Was besagt das Urteil des BGH?
Der Beschluss des ersten Strafsenats des BGH datiert bereits auf den 5. Juni, veröffentlicht wurde er Ende Oktober. Schuldig ist der Mann auch dem BGH-Urteil zufolge – allerdings lediglich der versuchten besonders schweren räuberischen Erpressung. Das hat eine Abänderung des Schuldspruchs und die Aufhebung des Strafausspruchs vom 22. Oktober 2018 zur Folge. „Die Sache“ verweist der BGH damit ans Landgericht zurück.
Er stellte also vergifteten Babybrei in Regale, wollte aber nicht töten?

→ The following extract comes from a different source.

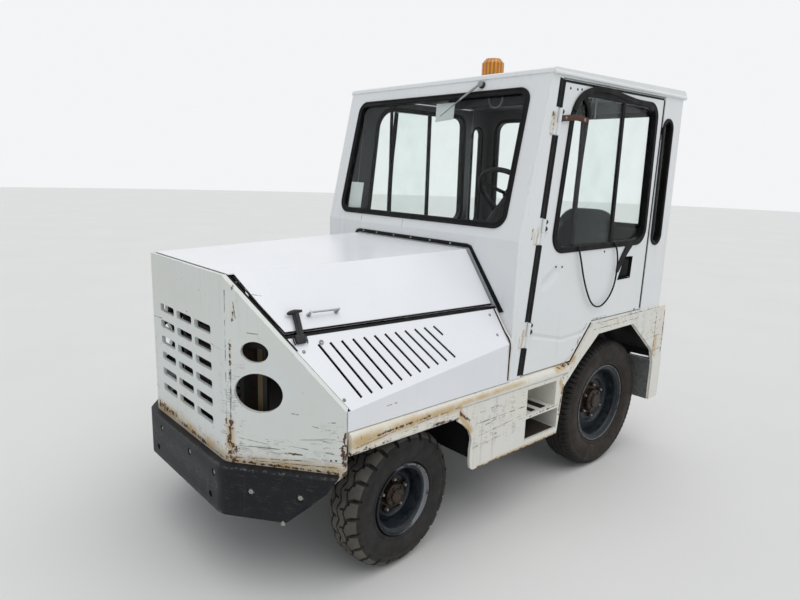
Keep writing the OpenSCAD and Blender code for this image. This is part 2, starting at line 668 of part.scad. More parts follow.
// Route of the loose filler strip: it hangs out of the window seal and goes back into it
strip_pts = [[709, 1655, 1292], [711, 1664, 1266], [714, 1682, 1215], [715, 1712, 1140], [715, 1750, 1070],
             [715, 1796, 1008], [715, 1846, 976], [715, 1905, 974], [715, 1966, 1008], [715, 2006, 1062],
             [715, 2021, 1122], [714, 2024, 1190], [712, 2013, 1248], [710, 1993, 1281], [709, 1982, 1293]];

// Radius of the loose filler strip
strip_r = 4.5;

module loose_strip_left() shift() {
    n = len(strip_pts);
    m = 8;
    r = strip_r;
    rings = [for (i = [0 : n - 1])
        let(t = unit(strip_pts[min(i + 1, n - 1)] - strip_pts[max(i - 1, 0)]),
            a = unit(cross(t, [1, 0, 0.01])), b = cross(t, a))
        [for (k = [0 : m - 1]) strip_pts[i] + r * (a * cos(360 * k / m) + b * sin(360 * k / m))]];
    pts = [for (q = rings) each q];
    faces = concat(
        [for (i = [0 : n - 2], k = [0 : m - 1])
            [i * m + k, (i + 1) * m + k, (i + 1) * m + (k + 1) % m, i * m + (k + 1) % m]],
        [[for (k = [0 : m - 1]) k]], [[for (k = [m - 1 : -1 : 0]) (n - 1) * m + k]]);
    polyhedron(pts, faces);
}

module door_left() shift() {
    door_shell();
    // Bracket of the missing mirror
    prism_x([[1440, 1856], [1440, 1880], [1500, 1884], [1500, 1864]], 697, 705);
    prism_x([[1440, 1856], [1440, 1880], [1560, 1888], [1640, 1876], [1640, 1864], [1560, 1872]], 704.5, 709);
}
module door_left_glass() shift() door_glass();
module door_left_rubber() shift() {
    door_rubber();
    // End of the filler strip that hangs flat
    prism_x([[2140, 1286], [2106, 1252], [2078, 1216], [2054, 1178], [2040, 1140], [2060, 1130], [2080, 1154],
             [2112, 1196], [2146, 1232], [2192, 1274], [2196, 1286]], 700, 704);
}
module door_right() shift() mirror([1, 0, 0]) door_shell();
module door_right_glass() shift() mirror([1, 0, 0]) door_glass();
module door_right_rubber() shift() mirror([1, 0, 0]) door_rubber();

module steering_wheel() shift() translate([300, 1626, 1513]) rotate([-46.3, 0, 0]) {
    rotate_extrude($fn = 64) translate([178, 0]) circle(r = 13, $fn = 16);
    difference() {
        translate([0, 0, -16]) cylinder(r = 36, h = 30, $fn = 40);
        translate([0, 0, -17]) cylinder(r = 10 + fit_gap, h = 18, $fn = 24);
    }
    for (a = [90, 210, 330]) rotate(a) translate([30, -9, -5]) cube([138, 18, 10]);
}

module knuckle() {
    z = front_r;
    translate([kingpin_x, front_axle_y, z]) {
        translate([0, 0, -41]) cylinder(r = 30, h = 82, $fn = 40);
        translate([0, 0, -63]) cylinder(r = 14, h = 126, $fn = 40);
        rotate([0, 90, 0]) cylinder(r = 36, h = 50, $fn = 40);
        rotate([0, 90, 0]) cylinder(r = 20, h = front_track_x - kingpin_x + 16, $fn = 40);
    }
}
// Turned about the kingpin of one side by the parked steering angle
module steered(s) translate([s * kingpin_x, front_axle_y, 0]) rotate(park_steer)
    translate([-s * kingpin_x, -front_axle_y, 0]) children();
module knuckle_left() shift() steered(1) knuckle();
module knuckle_right() shift() steered(-1) mirror([1, 0, 0]) knuckle();

// Shoulder of each tyre, inward from the radius and from the side
front_shoulder = [[-39, -4], [-24, -11], [-10, -23], [-2, -38], [0, -53]];
rear_shoulder = [[-34, -3], [-14, -9], [-3, -22], [0, -38]];

// Tyre turned about x, centred at the origin
module tyre(r, rim_r, w, shoulder) {
    h = w / 2;
    half = concat([[rim_r - 22, -24], [rim_r, -24], [rim_r + 6, -12], [rim_r + (r - rim_r) * 0.45, 0]],
                  [for (p = shoulder) [r + p[0], p[1]]]);
    n = len(half);
    rotate([0, 90, 0]) rotate_extrude($fn = 96) polygon(concat(
        [for (p = half) [p[0], -h - p[1]]], [for (i = [n - 1 : -1 : 0]) [half[i][0], h + half[i][1]]]));
}

// Disc wheel turned about x; the outer side is +x
module rim(rim_r, w, lip, disc_x, step_r, hub_r, bore_r, nuts, nut_r) {
    h = w / 2;
    b = rim_r - 22;
    difference() {
        union() {
            rotate([0, 90, 0]) rotate_extrude($fn = 72) polygon([
                [b, -h + 24], [rim_r - 1, -h + 24], [rim_r - 1, -h + lip], [b - 9, -h + lip],
                [b - 9, disc_x - 14], [step_r + 4, disc_x + 8], [step_r - 8, disc_x - 12],
                [hub_r, disc_x - 12],
                [hub_r, disc_x - 2], [step_r - 14, disc_x - 2], [step_r, disc_x + 18], [b - 9, disc_x - 4],
                [b - 9, h - lip], [rim_r - 1, h - lip], [rim_r - 1, h - 24], [b, h - 24]]);
            translate([disc_x - 26, 0, 0]) rotate([0, 90, 0]) cylinder(r = hub_r + 4, h = 56, $fn = 48);
            for (i = [0 : nuts - 1]) rotate([360 * i / nuts, 0, 0]) translate([disc_x - 6, 0, nut_r])
                rotate([0, 90, 0]) cylinder(r = 13, h = 20, $fn = 6);
        }
        translate([disc_x - 27, 0, 0]) rotate([0, 90, 0]) cylinder(r = bore_r, h = 46, $fn = 40);
    }
}

module front_tyre() tyre(front_r, front_rim_r, tyre_w, front_shoulder);
module rear_tyre() tyre(rear_r, rear_rim_r, tyre_w + 4, rear_shoulder);
module front_rim() rim(front_rim_r, tyre_w, 7, 0, 92, 46, 20 + fit_gap, 5, 68);
module rear_rim() rim(rear_rim_r, tyre_w + 4, 16, 4, 130, 62, 30 + fit_gap, 6, 92);
// Wheel places, s is the side
module at_front(s) shift() steered(s) translate([s * front_track_x, front_axle_y, front_r]) children();
module at_rear(s) shift() translate([s * rear_track_x, rear_axle_y, rear_r]) children();
module tyre_front_left() at_front(1) front_tyre();
module tyre_front_right() at_front(-1) front_tyre();
module tyre_rear_left() at_rear(1) rear_tyre();
module tyre_rear_right() at_rear(-1) rear_tyre();
module rim_front_left() at_front(1) front_rim();
module rim_front_right() at_front(-1) mirror([1, 0, 0]) front_rim();
module rim_rear_left() at_rear(1) rear_rim();
module rim_rear_right() at_rear(-1) mirror([1, 0, 0]) rear_rim();

color([0.80, 0.76, 0.66]) frame();
color([0.83, 0.85, 0.85]) nose_shell();
color([0.17, 0.18, 0.20]) bumper();
color([0.86, 0.87, 0.88]) side_panels();
color([0.84, 0.82, 0.75]) sills();
color([0.84, 0.84, 0.82]) rear_body();
color([0.20, 0.20, 0.20]) front_axle();
color([0.20, 0.20, 0.20]) rear_axle();
color([0.25, 0.26, 0.27]) engine_block();
color([0.12, 0.12, 0.12]) radiator();
color([0.86, 0.87, 0.88]) cab_front_wall();
color([0.86, 0.87, 0.88]) cab_side_walls();
color([0.86, 0.87, 0.88]) cab_rear_wall();
color([0.86, 0.87, 0.88]) roof();
color([0.30, 0.31, 0.32]) cab_floor();
color([0.18, 0.19, 0.20]) dashboard();
color([0.08, 0.08, 0.09]) seat_cushion();
color([0.08, 0.08, 0.09]) seat_back();
color([0.75, 0.80, 0.82, 0.3]) cab_glass();
color([0.06, 0.06, 0.06]) body_seals();
color([0.90, 0.48, 0.10]) beacon();
color([0.10, 0.10, 0.10]) wiper();
color([0.20, 0.20, 0.20]) tow_jaw();
color([0.55, 0.08, 0.06]) tail_lamps();
color([0.88, 0.89, 0.90]) hood_lid();
color([0.10, 0.11, 0.12]) hood_latches();
color([0.70, 0.70, 0.72]) hood_handles();
color([0.86, 0.87, 0.88]) door_left();
color([0.75, 0.80, 0.82, 0.3]) door_left_glass();
color([0.06, 0.06, 0.06]) door_left_rubber();
color([0.08, 0.08, 0.08]) loose_strip_left();
color([0.86, 0.87, 0.88]) door_right();
color([0.75, 0.80, 0.82, 0.3]) door_right_glass();
color([0.06, 0.06, 0.06]) door_right_rubber();
color([0.08, 0.08, 0.09]) steering_wheel();
color([0.18, 0.18, 0.18]) knuckle_left();
color([0.18, 0.18, 0.18]) knuckle_right();
color([0.09, 0.09, 0.09]) tyre_front_left();
color([0.16, 0.17, 0.19]) rim_front_left();
color([0.09, 0.09, 0.09]) tyre_front_right();
color([0.16, 0.17, 0.19]) rim_front_right();
color([0.09, 0.09, 0.09]) tyre_rear_left();
color([0.16, 0.17, 0.19]) rim_rear_left();
color([0.09, 0.09, 0.09]) tyre_rear_right();
color([0.16, 0.17, 0.19]) rim_rear_right();
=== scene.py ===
"""Looks of a weathered airport baggage tug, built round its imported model.

Lengths in the tables are millimetres counted from the outer face of the nose plate, x to the driver's
left, y to the rear and z up; place() turns them into metres in the row frame.
"""
import math

import bpy
import numpy as np
from mathutils import Matrix


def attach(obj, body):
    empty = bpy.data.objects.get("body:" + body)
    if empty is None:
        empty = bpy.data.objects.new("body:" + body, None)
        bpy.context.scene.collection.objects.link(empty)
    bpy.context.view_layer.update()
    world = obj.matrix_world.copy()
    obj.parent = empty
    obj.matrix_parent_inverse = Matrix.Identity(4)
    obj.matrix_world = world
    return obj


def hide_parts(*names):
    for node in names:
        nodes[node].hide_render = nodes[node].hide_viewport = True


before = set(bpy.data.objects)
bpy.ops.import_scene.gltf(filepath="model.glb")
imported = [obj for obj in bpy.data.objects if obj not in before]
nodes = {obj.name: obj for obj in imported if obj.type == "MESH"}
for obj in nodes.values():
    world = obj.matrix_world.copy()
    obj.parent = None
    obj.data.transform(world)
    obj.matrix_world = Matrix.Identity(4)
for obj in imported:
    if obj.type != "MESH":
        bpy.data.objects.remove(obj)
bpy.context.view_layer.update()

# Camera solved from the photograph: its place, its axes and its focal length in pixels
eye = (2.34899, -2.32366, 1.62079)
right = (0.66206436, 0.74881011, 0.03089008)
up = (-0.17321106, 0.11278405, 0.97840569)
ahead = (-0.72915616, 0.65311804, -0.20437249)
camera = bpy.data.objects.new("photo_camera", bpy.data.cameras.new("photo_camera"))
bpy.context.scene.collection.objects.link(camera)
camera.matrix_world = Matrix([
    [right[0], up[0], -ahead[0], eye[0]],
    [right[1], up[1], -ahead[1], eye[1]],
    [right[2], up[2], -ahead[2], eye[2]],
    [0, 0, 0, 1]])
FOCAL_PIXELS, PHOTO_WIDTH, SENSOR = 618.526, 800, 36
camera.data.sensor_width = SENSOR
camera.data.lens = FOCAL_PIXELS * SENSOR / PHOTO_WIDTH
camera.data.clip_start = 0.05
camera.data.clip_end = 200
bpy.context.scene.camera = camera

# Main sizes: row origin behind the nose plate, bend of the nose plate, lower edge and lean of the
# windshield, wheels
NOSE_Y = 1370.0
BEND_X, HOOD_Z = 337.0, 1245.0
SCREEN_Y, SCREEN_Z = 1197, 1338
LEAN = math.radians(12.6)
FRONT_AXLE_Y, REAR_AXLE_Y = 620, 2134
FRONT_R, REAR_R, TRACK_X, KINGPIN_X, PARK_STEER = 294, 365, 566, 452, math.radians(4)
FRONT_RIM_R, REAR_RIM_R, FRONT_WIDTH, REAR_WIDTH = 153, 220, 166, 170
BEACON_Y = 1780
SIDES = ((1, "left"), (-1, "right"))
LEFT, FORWARD = (1, 0, 0), (0, -1, 0)
ROOF_NORMAL = (0, -0.0182, 1)


# Geometry helpers


def place(points):
    """Millimetres counted from the nose plate to metres in the row frame."""
    return (np.asarray(points, float) - [0, NOSE_Y, 0]) / 1000


def unit(v):
    """Vectors made one long."""
    v = np.asarray(v, float)
    return v / np.linalg.norm(v, axis=-1, keepdims=True)


def grid(points, close_u=False, close_v=False, cap_u=False):
    """Quads over an array of points [u, v]; closed directions join their last row to the first; caps are
    one face over the first and the last row."""
    nu, nv = points.shape[:2]
    index = np.arange(nu * nv).reshape(nu, nv)
    u2 = np.roll(index, -1, 0) if close_u else index[1:]
    u1 = index if close_u else index[:-1]
    a, b = (u1, np.roll(u1, -1, 1)) if close_v else (u1[:, :-1], u1[:, 1:])
    d, c = (u2, np.roll(u2, -1, 1)) if close_v else (u2[:, :-1], u2[:, 1:])
    faces = np.stack([a, b, c, d], -1).reshape(-1, 4).tolist()
    if cap_u:
        faces += [index[0, ::-1].tolist(), index[-1].tolist()]
    return points.reshape(-1, 3), faces


def join(parts):
    """Several (points, faces) as one."""
    points, faces, base = [], [], 0
    for p, f in parts:
        points.append(p)
        faces += [[i + base for i in face] for face in f] if base else f
        base += len(p)
    return np.concatenate(points), faces


def outward(points, faces):
    """Turns the faces of a closed surface outwards by the sign of its volume, summed over the fans of
    its faces."""
    volume = 0.0
    for size in {len(face) for face in faces}:
        ring = points[np.array([face for face in faces if len(face) == size])]
        fan = np.cross(ring[:, 1:-1] - ring[:, :1], ring[:, 2:] - ring[:, :1])
        volume += np.einsum("ijk,ik->", fan, ring[:, 0])
    return points, faces if volume > 0 else [face[::-1] for face in faces]


def linked(name, data):
    """A new object of the scene."""
    made = bpy.data.objects.new(name, data)
    bpy.context.scene.collection.objects.link(made)
    return made


def piece(name, shapes, finish, body="chassis", replaces=(), sharp=38):
    """One object from closed shapes; shapes are (points, faces) in millimetres from the nose plate."""
    points, faces = join([outward(*shape) for shape in shapes])
    mesh = bpy.data.meshes.new(name)
    mesh.from_pydata(place(points).tolist(), [], faces)
    mesh.polygons.foreach_set("use_smooth", np.ones(len(faces), bool))
    mesh.set_sharp_from_angle(angle=math.radians(sharp))
    mesh.materials.append(finish)
    made = linked(name, mesh)
    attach(made, body)
    if replaces:
        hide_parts(*replaces)
    return made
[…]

Ja, so lässt sich das Karlsruher Urteil letztlich zusammenfassen. Der Begründung ist zwar auch zu entnehmen, dass das Landgericht Ravensburg die Tatbestandsmerkmale des versuchten Mordes und der versuchten schweren räuberischen Erpressung mit Todesfolge „ohne Rechtsfehler“ als gegeben angesehen habe. Von diesen Versuchen sei der Angeklagte „wirksam zurückgetreten“ und habe die Vollendung der Tatbestände verhindert.
Wie erklärt der BGH das?
Ausschlaggebend ist die anonym verfasste E-Mail, die der Angeklagte am Abend des 16. Septembers 2018 unter anderem ans Bundeskriminalamt sowie sechs Einzelhandelskonzerne verschickte. Darin forderte der zu diesem Zeitpunkt Unbekannte die Zahlung von 11,75 Millionen Euro und kündigte an, dass sich am 30. September 20 weitere vergiftete Produkte in Filialen der betroffenen Konzerne befinden würden. Die E-Mail enthielt aber auch Hinweise, die es nach BGH-Einschätzung möglich machten, die fünf vergifteten Babygläschen vor dem Verzehr sicherzustellen.

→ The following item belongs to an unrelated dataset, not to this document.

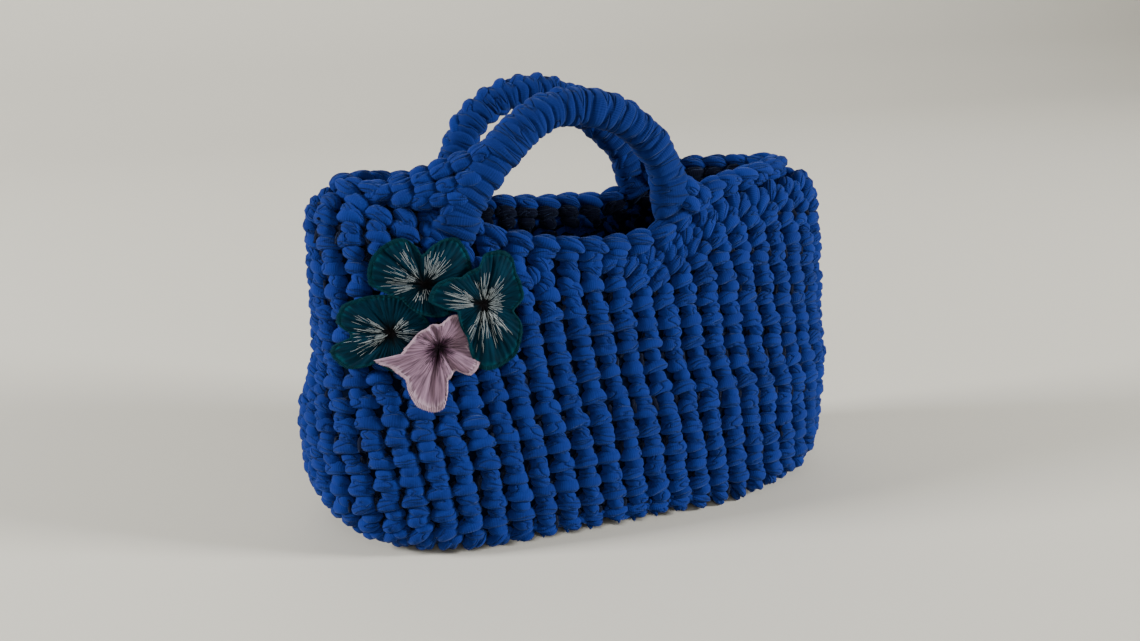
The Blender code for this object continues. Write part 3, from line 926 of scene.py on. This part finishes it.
def arch_line(arch, samples):
    """Middle line of a handle from foot to foot, running down into the rim at both ends."""
    box_low, box_high = [Vector(corner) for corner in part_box(arch.node)]
    middle_y = 0.5 * (box_low.y + box_high.y)
    u = np.linspace(0.0, math.pi, samples)
    x = (arch.middle - arch.half * np.cos(u) + arch.lean * np.sin(u)) * HANDLE_SPAN
    z = HANDLE_TOP + arch.rise * (np.sin(u) - 1.0) * HANDLE_SPAN
    x = x + LEG_FLARE[arch.node] * np.clip(-np.cos(u), 0.0, 1.0) ** 2
    x = x - LEFT_FLARE[arch.node] * np.clip(np.cos(u), 0.0, 1.0) ** 16
    straight = STRAIGHTEN[arch.node]
    x = x + np.where(u < 0.5 * math.pi, straight.left, -straight.right) * np.sin(2.0 * u) ** 2
    y = middle_y + arch.side * 0.0010 * np.sin(u)
    line = np.stack([x, y, z], -1)
    spread = 0.0040
    for end, way in ((0, -1.0), (-1, 1.0)):
        foot = line[end]
        tail = []
        for share in (1.0, 0.75, 0.5, 0.25):
            drop = share * FOOT_SINK
            tail.append(foot + np.array([way * spread * share, -arch.side * 0.0030 * share, -drop]))
        line = np.concatenate([tail, line]) if end == 0 else np.concatenate([line, tail[::-1]])
    run = np.concatenate([[0.0], np.cumsum(np.linalg.norm(np.diff(line, axis=0), axis=1))])
    even = np.linspace(0.0, run[-1], samples)
    return np.stack([np.interp(even, run, line[:, k]) for k in range(3)], -1), even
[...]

Mit der E-Mail, mit der der Absender also knapp 12 Millionen Euro erpressen wollte, zielte er der Urteilsbegründung nach zugleich „auch auf die Vereitelung des von ihm freilich als möglich erkannten Tötungserfolges“ ab. In Summe könnten die Äußerungen in der E-Mail „nicht anders verstanden werden, als dass der Angeklagte zwar seine Entschlossenheit zum Ausdruck bringen wollte, zur Erreichung seiner Ziele auch den Tod von Kleinkindern in Kauf zu nehmen, er aber wollte, dass die ... vergiftete Babynahrung aufgefunden wird, bevor sie verzehrt wird.“
Wie geht es nun weiter?
Auch nach dem BGH-Urteil bleibt der Täter der versuchten besonders schweren räuberischen Erpressung schuldig – und in Haft. Am Landgericht Ravensburg wird aber erneut über das Strafmaß zu entscheiden sein. Dessen Untergrenze liegt bei einer Freiheitsstrafe von fünf Jahren. Verhandelt wird vor einer allgemeinen Strafkammer. Das Schwurgericht ist nach Wegfall der Tatvorwurfe des versuchten Mordes und der versuchten rauberischen Erpressung mit Todesfolge nicht mehr zuständig.